#### WRITTEN PROBLEM:
Write out each line from the data below that includes the word "part".
..........
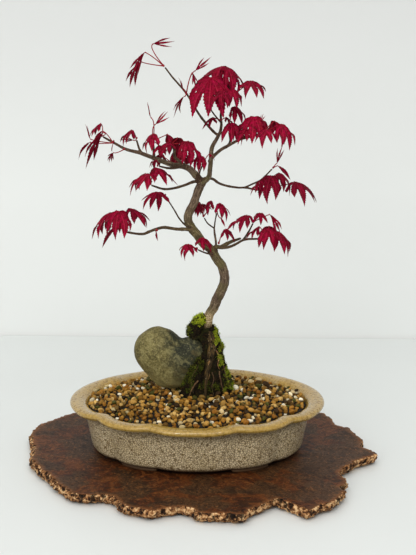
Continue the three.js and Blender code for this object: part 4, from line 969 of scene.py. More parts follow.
def bark_paint():
    """Purplish brown above, olive along the bend, pale and flaking at the foot."""
    paint = Paint("bark")
    where = paint.place()
    streaks = paint.noise(paint.stretch(paint.mark(), (1.0, 0.16, 1.0)), 1.3, 5.0, 0.65, 0.4)
    fine = paint.noise(where, 1.2, 4.0, 0.6)
    broad = paint.noise(where, 14.0, 3.0, 0.55)
    radius = paint.mark("Z")

    grey = paint.ramp(streaks, (0.34, (50, 36, 30)), (0.5, (92, 74, 62)), (0.66, (136, 116, 98)))
    olive = paint.ramp(streaks, (0.34, (46, 40, 18)), (0.52, (94, 86, 46)), (0.68, (138, 126, 80)))
    twig = paint.ramp(fine, (0.34, (34, 21, 17)), (0.56, (76, 53, 38)), (0.72, (118, 92, 64)))
    pale = paint.ramp(fine, (0.36, (104, 80, 48)), (0.5, (170, 148, 108)), (0.64, (214, 198, 162)))
    rooted = paint.ramp(streaks, (0.36, (20, 13, 4)), (0.5, (50, 37, 14)), (0.66, (104, 80, 40)))

    level = paint.sum("DIVIDE", paint.weighted(paint.part(where, "Z"), 26.0, broad), 400.0)
    colour = paint.over(grey, olive, level, (0.50, 0.15), (0.56, 0.7), (0.62, 0.55), (0.67, 0.1))
    colour = paint.over(colour, (92, 88, 46), broad, (0.52, 0.0), (0.68, 0.45))
    colour = paint.over(colour, twig, paint.sum("DIVIDE", radius, 4.0), (0.25, 1.0), (0.6, 0.0))
    colour = paint.over(colour, pale, level, (0.4, 0.9), (0.425, 0.0))
    colour = paint.over(colour, rooted, level, (0.362, 1.0), (0.384, 0.0))
    colour = paint.over(colour, (34, 26, 20), fine, (0.32, 0.55), (0.42, 0.0))
    colour = paint.over(colour, (158, 142, 112), paint.cells(where, 3.4), (0.12, 0.4), (0.22, 0.0))
    relief = paint.bump(fine, 0.2, 0.5, paint.bump(streaks, 0.5, 0.6))
    return paint.finish(colour, paint.ramp(fine, (0.3, 0.62), (0.7, 0.85)), 0.2, relief)


# ---------- Stone ----------

ROCK_CENTRE = np.array([-20.5, 8.0, 104.0])
ROCK_DEPTH_SHARE = 0.78
BOULDERS = [((-18.5, 0, 6.5), 24.0), ((13.2, 0, 3.8), 16.3), ((-5.0, 0, -6.8), 25.6)]
BOULDER_BLEND = 9
DENT_PLACE, DENT_SIZE, DENT_DEPTH = np.array([-31, -8, -9]), np.array([5, 12, 2.6]), 0.9


def make_rock():
    """A river stone: three boulders grown into one smooth body, worn and finely pitted."""
    way, faces = icosphere(7)
    way = unit(way)
    total = 0.0
    for centre, radius in BOULDERS:
        centre = np.array(centre, float)
        middle = way @ centre
        total = total + (middle + np.sqrt(middle ** 2 - centre @ centre + radius ** 2)) ** BOULDER_BLEND
    chips = np.sin(way[:, 0] * 9 + way[:, 2] * 4) * np.cos(way[:, 1] * 7 - way[:, 2] * 6)
    reach = total ** (1 / BOULDER_BLEND) + 0.7 * chips
    points = way * reach[:, None] * np.array([1, ROCK_DEPTH_SHARE, 1])
    dent = np.exp(-np.sum(((points - DENT_PLACE) / DENT_SIZE) ** 2, 1)) * DENT_DEPTH
    relief = lumps(points, 16.0, 2, 3.0) * 0.5 + lumps(points, 3.5, 3, 4.0) * 0.16 - dent
    points = points * (1 + relief / np.linalg.norm(points, axis=1))[:, None]
    shape = Shape()
    shape.add(points + ROCK_CENTRE, faces)
    return dress(shape.make("river_stone", rock_paint()), "stone", "rock")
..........
#### SOLUTION FOR THIS TASK:
Continue the three.js and Blender code for this object: part 4, from line 969 of scene.py. More parts follow.
    level = paint.sum("DIVIDE", paint.weighted(paint.part(where, "Z"), 26.0, broad), 400.0)